DASHBOARD_DIR = "../dashboard"

# Ensure dashboard directory exists
os.makedirs(DASHBOARD_DIR, exist_ok=True)

def get_latest_file(pattern):
    """Get the most recent file matching the pattern."""
    files = glob.glob(pattern)
    if not files:
        raise FileNotFoundError(f"No files found matching {pattern}")
    return max(files, key=os.path.getctime)

# Load processed data
try:
    # Try parquet first, then CSV
    try:
        tracks_file = get_latest_file(f"{PROCESSED_DATA_DIR}/clean_tracks_*.parquet")
        tracks_df = pd.read_parquet(tracks_file)
        print(f"✅ Loaded parquet file: {tracks_file}")
    except FileNotFoundError:
        tracks_file = get_latest_file(f"{PROCESSED_DATA_DIR}/clean_tracks_*.csv")
        tracks_df = pd.read_csv(tracks_file)
        print(f"✅ Loaded CSV file: {tracks_file}")
    
    print(f"📊 Dataset shape: {tracks_df.shape}")
    print(f"Columns available: {list(tracks_df.columns)}")
    
except FileNotFoundError:
    print("❌ No processed data found.

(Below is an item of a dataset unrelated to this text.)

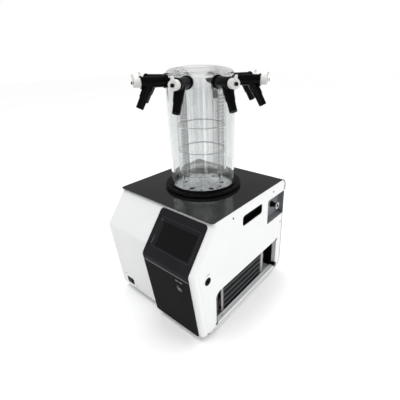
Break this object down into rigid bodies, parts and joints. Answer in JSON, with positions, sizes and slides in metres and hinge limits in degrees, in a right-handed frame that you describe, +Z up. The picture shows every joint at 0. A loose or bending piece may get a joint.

Please run the cleaning notebook first.")
    raise

✅ Loaded CSV file: ../data/processed\clean_tracks_20250919_120046.csv
📊 Dataset shape: (6928, 37)
Columns available: ['track_id', 'name', 'artist', 'album', 'popularity', 'duration_ms', 'playlist_id', 'duration_min', 'id', 'name_audio', 'artist_audio', 'album_audio', 'popularity_audio', 'duration_ms_audio', 'explicit', 'release_date', 'track_number', 'album_type', 'total_tracks', 'artist_id', 'album_id', 'duration_minutes', 'is_recent', 'is_single', 'preview_url', 'energy', 'valence', 'danceability', 'acousticness', 'instrumentalness', 'liveness', 'speechiness', 'tempo', 'loudness', 'key', 'mode', 'time_signature']


## Top Tracks Analysis

Identify the most popular tracks and their characteristics.

In [13]:
# Analyze top tracks with available data
print("🎵 Analyzing top tracks...")

# Get tracks with popularity data
if 'popularity' in tracks_df.columns:
    top_tracks = tracks_df.sort_values('popularity', ascending=False).head(100)
    print(f"✅ Found {len(top_tracks)} top tracks by popularity")
else:
    # Fallback: use all tracks if no popularity column
    top_tracks = tracks_df.head(100)
    print("⚠️ No popularity column found - using first 100 tracks")

# Build available columns for top tracks
available_cols = ['name', 'artist']
optional_cols = ['album', 'popularity', 'release_date', 'release_year', 
                'danceability', 'energy', 'valence', 'duration_min']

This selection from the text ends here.